I Hate Hugs! Less Affection Is MORE, And Here's Why

don't hug me
Love, Family

I do not want your meaningless hugs.

My Aunt Linda is a hugger. No. She's a smotherer. Every time I see her, she bombards me with hugs — shoving my face almost directly into her sea of cleavage. It's one of my earliest memories, and still trying to forget it.

I didn't like my Aunt Linda's hugs when I was a kid, and I don't like them now. But it's not just my Aunt Linda (although her hugs are borderline assault).  I don't like being hugged by anyone — ever. Does that make me a horrible person? I don't think so. I'm just not big on physical affection. No, I didn't have a horrible childhood, and there's no underlying reason I don’t like hugs. Believe me, I've looked into it. Rather, I'm just uncomfortable when people invade my space.

I'm happily married and my husband is an affectionate guy, which sucks for him because I'm not. He likes holding hands and snuggling at night — I'd prefer to sit on opposite couches and sleep without touching. Fortunately, he's understanding and respectful of my personal space and doesn’t take it personally when I don't want to spoon. And, for the record, it hasn't affected our relationship — if anything, I think it has made it better.

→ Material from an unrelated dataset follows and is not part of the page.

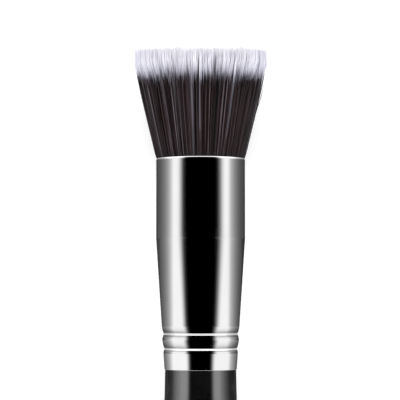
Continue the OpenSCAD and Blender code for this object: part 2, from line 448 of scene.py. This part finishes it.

The interesting thing about not being overly affectionate is that when I decide to be affectionate, it really means something. I don't want to hold hands every time we go somewhere, so when I boldly grab my husband's hand, he knows it’s a true sign of love because I genuinely want to be close to him.

In my opinion, affection is overdone in our society. Because of that, it's watered down. Saying 'I love you' doesn't mean what it used to because halfheartedly say it to people we've known for a few months. So it's diluted when we say it to our true loved ones.

For this reason, I'm selective about saying 'I love you' to people. I rarely say it to anyone but my husband because it actually means something to me. Just like hugs mean something to me. Touching can be an amazing way to show someone how much you care — especially when it's habitual. Personally, I think snuggling on the couch with my husband once a week (and genuinely enjoying it) is far more meaningful than snuggling every night out of habit.

I just want my hugs and 'I love yous' to mean something, which is why I'm stingy with giving them out. However, if you're lucky enough to snatch one up, appreciate it because they're a rare find!

One thing is for certain: Aunt Linda will not be getting a hug from me. I'll be sure to dodge her at the next family reunion.